Does anyone have one of these? It's a 1937 Westfield Sterling-badged Model B85 Road Racer. I've got most of the other parts including fenders, chainring and cranks, bars, stem, etc. Serial number is B61056. It's super light and the tapered seat tube and pencil seat stays are wild. I'd love to see one in really nice shape if anyone's got one.

-Lester


----------



## catfish (Jul 24, 2018)

I have on that is badged as an Imperial. I'll try to get some photos. I think I have all the parts to build your bike too.


----------



## jimbo53 (Jul 24, 2018)

While not very valuable or collectible, these bikes are great learning experiences on rebuilding bottom brackets and cranks, headset bearings, hubs and coaster brakes.

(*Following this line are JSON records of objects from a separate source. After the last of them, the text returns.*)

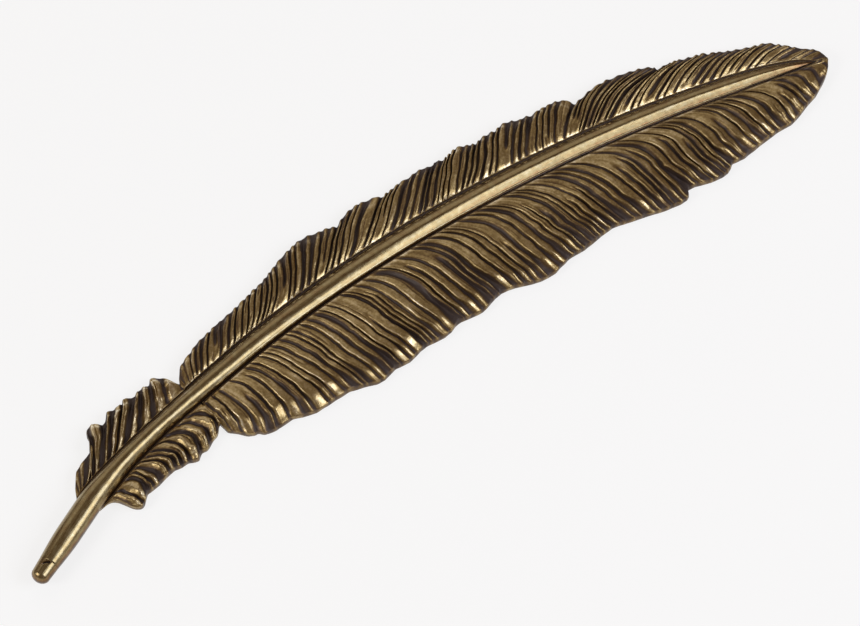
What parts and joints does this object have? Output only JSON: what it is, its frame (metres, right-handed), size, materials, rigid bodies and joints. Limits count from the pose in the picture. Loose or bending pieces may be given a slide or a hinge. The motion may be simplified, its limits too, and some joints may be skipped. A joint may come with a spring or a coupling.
{
  "type": "feather pen",
  "caption": "Feather-shaped metal quill pen: a carved feather on a round quill with a slip-on tip cap over a short ballpoint refill.",
  "frame": {"origin": "bottom centre of the whole object's box, on the flat back's plane", "axes": "+X along the feather from the quill end to the vane tip, +Y towards the narrow vane, +Z out of the carved front"},
  "size_m": [0.2086, 0.0418, 0.0053],
  "materials": {
    "antique_brass_polished": "hand-polished antique brass, dark patina left in the grooves",
    "antique_brass_patina": "cast brass, darkened in the hollows and rubbed bright on the ridges",
    "seal_rubber": "soft moulded rubber",
    "bush_plastic": "natural moulded plastic",
    "nickel_plated_brass": "nickel plate",
    "ink_paste": "wet blue-black paste",
    "ball_steel": "lapped ball"
  },
  "bodies": {
    "feather": {"quill_barrel": "antique_brass_polished", "rachis": "antique_brass_polished", "upper_vane": "antique_brass_patina", "lower_vane": "antique_brass_patina", "upper_afterfeather": "antique_brass_patina", "lower_afterfeather": "antique_brass_patina", "refill_bush": "bush_plastic"},
    "refill": {"refill_tube": "nickel_plated_brass", "refill_ink": "ink_paste", "refill_point": "nickel_plated_brass", "writing_ball": "ball_steel"},
    "cap": {"tip_cap": "antique_brass_polished", "cap_seal": "seal_rubber"}
  },
  "joints": [
    {"name": "refill_slide", "type": "slide", "parent": "feather", "child": "refill", "axis": [-0.9178, -0.3971, 0], "range_m": [0, 0.026]},
    {"name": "cap_slide", "type": "slide", "parent": "refill", "child": "cap", "axis": [-0.9178, -0.3971, 0], "range_m": [0, 0.008]}
  ]
}
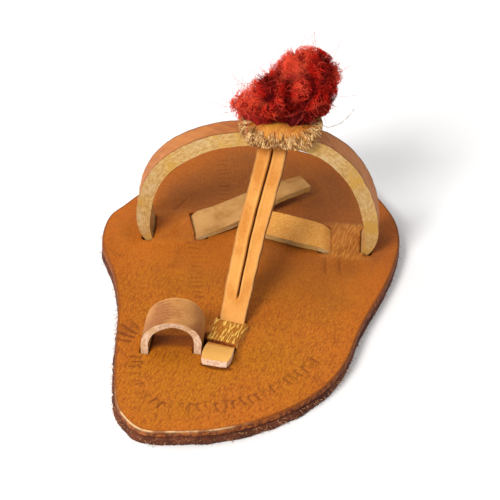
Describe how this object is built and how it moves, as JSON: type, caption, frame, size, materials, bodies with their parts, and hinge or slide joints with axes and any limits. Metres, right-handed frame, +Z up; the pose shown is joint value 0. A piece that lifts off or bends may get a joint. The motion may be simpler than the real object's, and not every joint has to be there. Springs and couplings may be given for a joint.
{
  "type": "miniature kolhapuri sandal",
  "caption": "Flat miniature leather sandal with a woven-through instep strap, a thong strap, a toe loop, a leather rosette and a wool pompom.",
  "frame": {"origin": "on the floor under the middle of the sole's box", "axes": "+Y from heel to toe, +X to the medial (big toe) side, +Z up"},
  "size_m": [0.0499, 0.08, 0.0405],
  "materials": {
    "sole_leather": "vegetable-tanned leather, cut edge, brown and fibrous",
    "tan_leather": "golden tan grain leather with stamped marks",
    "strap_leather": "light tan leather with a cream flesh side and cut edges",
    "rosette_leather": "orange tan leather with pinked edges",
    "red_wool": "red teased wool"
  },
  "bodies": {
    "root": {"outsole": "sole_leather", "insole": "tan_leather", "upper": "strap_leather", "toe_loop": "strap_leather", "rosette": "rosette_leather", "pompom": "red_wool"}
  },
  "joints": []
}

If you REALLY want to have fun, tear down a wheel and teach yourself how to respoke and true a wheel. These are all skills needed to rebuild/refurbish those expensive and collectible bikes you'll come across as you grow in the hobby. Lots of info here to help a newbie. Welcome to the hobby and get greasy!


----------



## dubsey55 (Jul 26, 2018)

Not super rare, but definitely collectable! Especially with the very decent original paint yours is sporting. If you have the original wheels in usable shape, all the better. If not, consider setting it up on 700c wood rims, with sew ups. Fixed gear or coaster brake. With or without mudgards. Excellent project!  Good luck. Walter,,,,


----------



## sam (Jul 29, 2018)

You should contact Mr Columbia on this site for any info he might have.While this is a Columbia built bike---Huffman did build racing bikes in Cr-Mo tubing so westfield might have also. Huffman's were built in Cr-mo and regular tubing but how did you know the difference??? Point is ---check this bike close and get advise. and have some fun .


----------